Tuto Zabala's first champion was Dominican Republic native Carlos Teo Cruz, a lightweight with a good chin and a light punch. The next Zabala champion was Vicente Paul Rondon, a Venezuelan fighter who was WBA light-heavyweight champion from 1971 to 1972. From the early sixties to the late seventies, Zabala promoted several hundred fights in San Juan, booked Puerto Rican fighters to fight abroad, and was involved in a dozen world title fights. Besides Florentino Fernandez, Teo Cruz and Vicente Rondon, Tuto Zabala promoted Miguel "Happy" Lora, Alfredo Escalera, Robinson Pitalua, Angel Espada, Jose Gonzalez, Pedro Miranda, Sammy Serrano and many other main event fighters and prelim club fighters.

=== Co-Promotion with Don King ===

For a few years, until the spring of 1998, Allstar and Don King Productions had a co-promotion deal, though the relationship between Zabala and King goes back to the early Seventies, when Zabala was still in Puerto Rico. Their association ended during preparations for that 1998 Wilfredo Vazquez-Naseem Hamed confrontation in England. King had wanted Vazquez to fight a rematch with the WBA mandatory challenger, Antonio Cermeno, whom King promoted, and who had beaten Vazquez in 1995 to win the WBA Junior Featherweight world title from him. Zabala logically went for the more lucrative and higher-profile bout.
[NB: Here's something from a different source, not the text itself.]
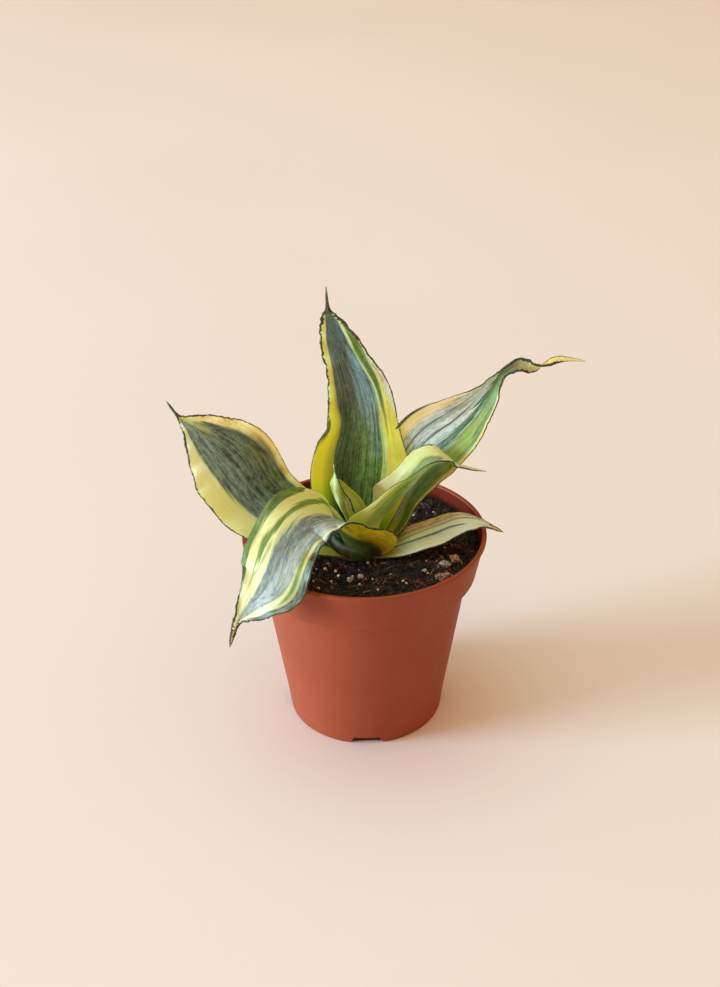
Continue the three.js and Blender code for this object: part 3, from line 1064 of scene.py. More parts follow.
RIGHT_INNER = Leaf(
    name="leaf_right_inner", heading=20, wave=(0.4, 5, 0.6), seed=5,
    stations=(
        (2.5, -6.5, 94, 12, -40, 85), (6.5, -5.5, 110, 19, -40, 85),
        (13.5, -7, 121.5, 17, -25.5, 72.5), (22.5, -4, 130.5, 14, -20, 65),
        (30, -1, 139, 12.1, -8, 50), (36.5, 2, 141.3, 9.3, 0, 30), (41, 4, 139, 5, 0, 10),
        (44.5, 5, 135.5, 2.6, 0, 0), (50.5, 6, 133, 1.6, 0, 0), (59.5, 7, 130.5, 0.6, 0, 0),
    ),
    crimp=Crimp(
        low=((0, 0), (0.3, 0.1), (0.8, 0.2), (1, 0)),
        high=((0, 0), (0.3, 0.1), (0.7, 0.25), (1, 0)),
    ),
    finish=LeafFinish(
        ground=(
            (0, (228, 250, 120)), (0.2, (240, 250, 176)), (0.34, (196, 200, 100)),
            (0.44, (190, 194, 98)), (0.6, (216, 220, 128)), (0.75, (218, 228, 134)),
            (1, (226, 228, 190)),
        ),
        stripes=RIGHT_INNER_STRIPES, under_stripes=RIGHT_INNER_UNDERSIDE,
        rim_low=((0, 0.08), (0.4, 0.12), (0.52, 0.5), (0.66, 0.7), (0.74, 0.3), (1, 0.05)),
        rim_high=((0, 0.08), (0.4, 0.12), (0.5, 0.5), (0.66, 0.8), (0.76, 0.4), (1, 0.1)),
        tip=(
            (0.7, (214, 224, 140)), (0.8, (208, 216, 170)), (0.9, (232, 236, 190)),
            (1, (248, 244, 220)),
        ),
        tip_from=0.76, under_tint=(245, 250, 220), rim=(40, 56, 36),
    ),
)

NEW_SPEAR_STRIPES = (
    Stripe((160, 174, 56), (198, 208, 90), ((0, 0, 0.5), (0.8, 0, 0.5)), soft=0.04),
)
NEW_SPEAR_UNDERSIDE = (
    Stripe((104, 136, 62), (176, 194, 116), ((0, 0.5, 1.3), (0.8, 0.4, 1.3)), soft=0.06),
    Stripe((186, 200, 124), (224, 228, 178), (
        (0, 0.62, 0.74), (0.4, 0.6, 0.78), (0.8, 0.6, 0.7),
    ), soft=0.05, strength=((0, 0.8), (1, 0.8))),
)
NEW_SPEAR = Leaf(
    name="leaf_new_spear", heading=200, wave=(0.3, 3, 0), seed=9,
    stations=(
        (-7, -4, 94, 8, 10, 75), (-7, -3.5, 109.5, 12, -27, 84), (-13, -2, 122, 10.5, -13, 83.5),
        (-14.5, -4.5, 130, 5.5, 11, 51.5), (-13.5, -3, 136, 1.2, 0, 30),
        (-14, -3, 141.5, 0.6, 0, 0),
    ),
    crimp=Crimp(low=((0, 0), (0.5, 0.12), (1, 0)), high=((0, 0), (0.5, 0.12), (1, 0))),
    finish=LeafFinish(
        ground=(
            (0, (170, 182, 50)), (0.4, (180, 192, 60)), (0.7, (150, 168, 60)),
            (1, (190, 190, 120)),
        ),
        stripes=NEW_SPEAR_STRIPES, under_stripes=NEW_SPEAR_UNDERSIDE,
        rim_low=((0, 0.08), (0.6, 0.12), (1, 0.2)),
        rim_high=((0, 0.5), (0.4, 0.6), (0.7, 0.5), (1, 0.2)),
        tip=((0.7, (120, 140, 60)), (0.86, (104, 124, 52)), (1, (190, 190, 120))), tip_from=0.8,
        rim=(34, 46, 30), streak_width=0.8, under_tint=(250, 248, 225),
    ),
)

RIGHT_LONG_STRIPES = (
    # The silvery grey-green middle band: partly the leaf's own silvery tone, partly a painted sheen
    # in its pale bluish-white streaks.
    Stripe((148, 178, 170), (230, 250, 250), (
        (0.08, 0.3, 0.85), (0.2, 0.28, 0.84), (0.32, 0.28, 0.93), (0.42, 0.3, 1.3),
        (0.52, 0.4, 1.3), (0.62, 0.6, 1.3),
    ), soft=0.03),
    Stripe((62, 76, 70), (96, 110, 104), (
        (0.2, 0.56, 0.575), (0.36, 0.59, 0.61), (0.46, 0.66, 0.67),
    ), soft=0.01, ragged=0.01),
    Stripe((84, 100, 94), (110, 124, 118), (
        (0.18, 0.7, 0.72), (0.34, 0.74, 0.76), (0.48, 0.8, 0.81),
    ), soft=0.012, ragged=0.012),
    Stripe((244, 230, 136), (250, 250, 218), (
        (0.05, 0.86, 1.3), (0.2, 0.82, 1.3), (0.28, 0.84, 1.3), (0.36, 0.9, 1.3),
        (0.44, 0.98, 1.3),
    ), soft=0.04),
    Stripe((66, 74, 36), (104, 108, 62), ((0, 0.94, 1.3), (0.22, 0.95, 1.3), (0.33, 1, 1.3))),
    Stripe((82, 120, 54), (136, 162, 102), (
        (0, -0.3, 0.22), (0.2, -0.3, 0.3), (0.34, -0.3, 0.33), (0.4, -0.3, 0.37),
        (0.45, -0.3, 0.45), (0.5, -0.3, 0.55), (0.56, -0.3, 0.7), (0.62, -0.3, 0.9),
    ), soft=0.03, ragged=0.05),
    Stripe((51, 91, 55), (108, 149, 113), (
        (0.2, 0.3, 0.42), (0.3, 0.33, 0.43), (0.36, 0.38, 0.47), (0.42, 0.42, 0.53),
        (0.5, 0.52, 0.62), (0.57, 0.66, 0.7),
    ), soft=0.03, ragged=0.06),
    Stripe((126, 160, 60), (168, 190, 104), (
        (0.24, 0.06, 0.22), (0.29, 0.06, 0.27), (0.33, 0.1, 0.32), (0.36, 0.15, 0.35),
        (0.4, 0.2, 0.32), (0.44, 0.26, 0.28),
    ), soft=0.03, ragged=0.1, strength=((0, 0.85), (1, 0.85))),
    Stripe((192, 188, 84), (216, 212, 140), (
        (0, -0.3, 0.05), (0.3, -0.3, 0.05), (0.5, -0.3, 0.07), (0.6, -0.3, 0.1),
        (0.66, -0.3, 0.02),
    ), ragged=0.01),
)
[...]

“We don't do business together anymore, but I still consider [King] my friend,” Zabala explained. “We've been friends a long time. I even had a fiftieth birthday party for him; it was about fifteen, seventeen years ago. It was in our back yard. We had lechón asada and black beans.”

==Willie Martinez==
Willie Martinez was entering Miami's boxing scene, and it was Zabala who helped him put together his first program. The good relations between Martinez and Zabala didn't last. For months they fought over the rights to Miguel “Happy” Lora, the celebrated Colombian bantamweight Zabala had guided over several years to a world championship. In 1986 Zabala had to cancel a show at Tamiami Park because, he claimed, Martinez stole two of the principal fighters on the program. Zabala decided by then that his only recourse was to publicly denounce Martinez as the drug trafficker most people suspected he was. Zabala made the announcement on Spanish-language radio and called a press conference. This displeased Martinez to the point that he paid two Metro-Dade Police officers to stop Zabala and his wife as they were leaving a restaurant. A few minutes into a search of Zabala's car, the officers pulled out a bag of cocaine and handcuffed him.
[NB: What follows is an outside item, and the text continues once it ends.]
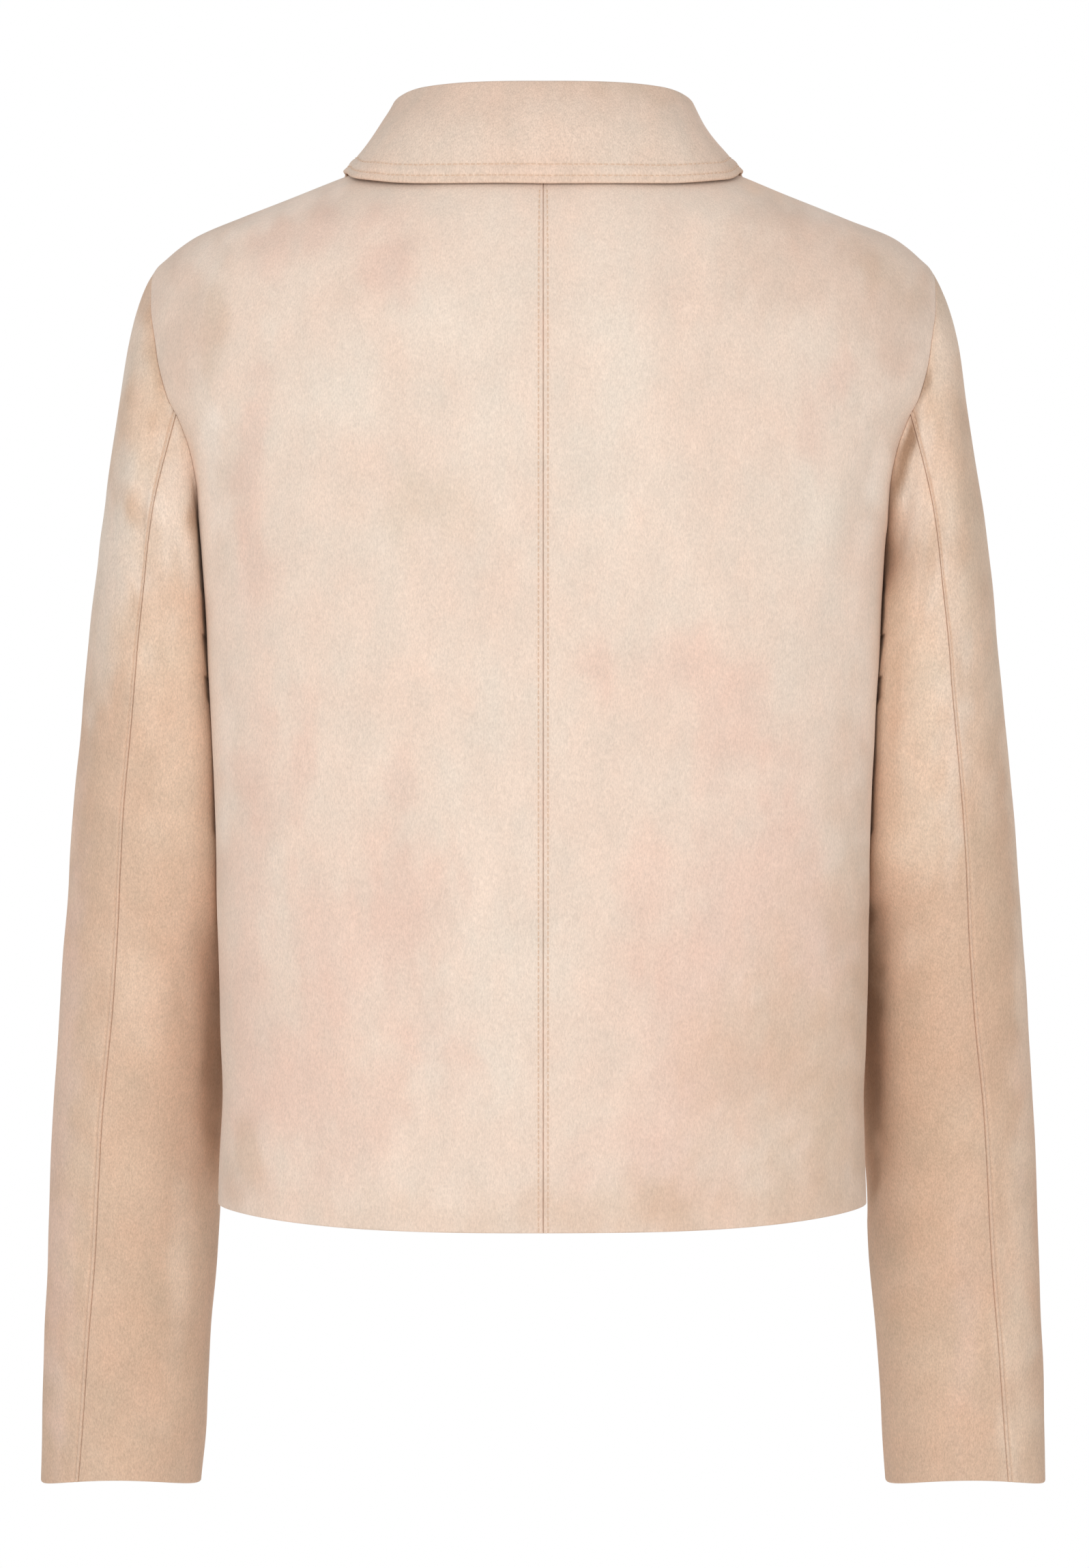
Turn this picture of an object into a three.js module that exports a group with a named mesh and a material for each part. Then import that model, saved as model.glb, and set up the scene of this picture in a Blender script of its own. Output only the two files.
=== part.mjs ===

Martinez was arrested in 1988 and pleaded guilty to drug and money-laundering charges and agreed to turn in his associates; two years later he had helped lock up three cops, a DEA agent, and other crooks. His testimony also helped to convict Miami Beach Mayor Alex Daoud on corruption charges in 1993. Instead of the life prison term he could have received, he received a nine-year sentence. At his sentencing Martinez testified that he had paid the two officers to plant the coke on Zabala and to provide protection and perform other favors.

== The Last Years of Boxing Promotion ==
Felix Zabala had signed a deal with Galavision and also staged two programs at the Club Fantasy Show. Telemundo broadcast a lot of Zabala cards at the Mahi Temple and at the Curtis Ivy Police Athletic League gym in Homestead. The day after the fights, Zabala would ship a video of the matches to WAPA-TV, Channel 4, in San Juan, Puerto Rico. The station would air the show, and from there the video would be distributed throughout the rest of Latin America. Zabala had been following this practice (independent of his network television deals) for about two decades, ensuring that the programs reach his most passionate audiences.

On January 8, 2001, a stroke ended his career leaving him with little ability for speech and movement.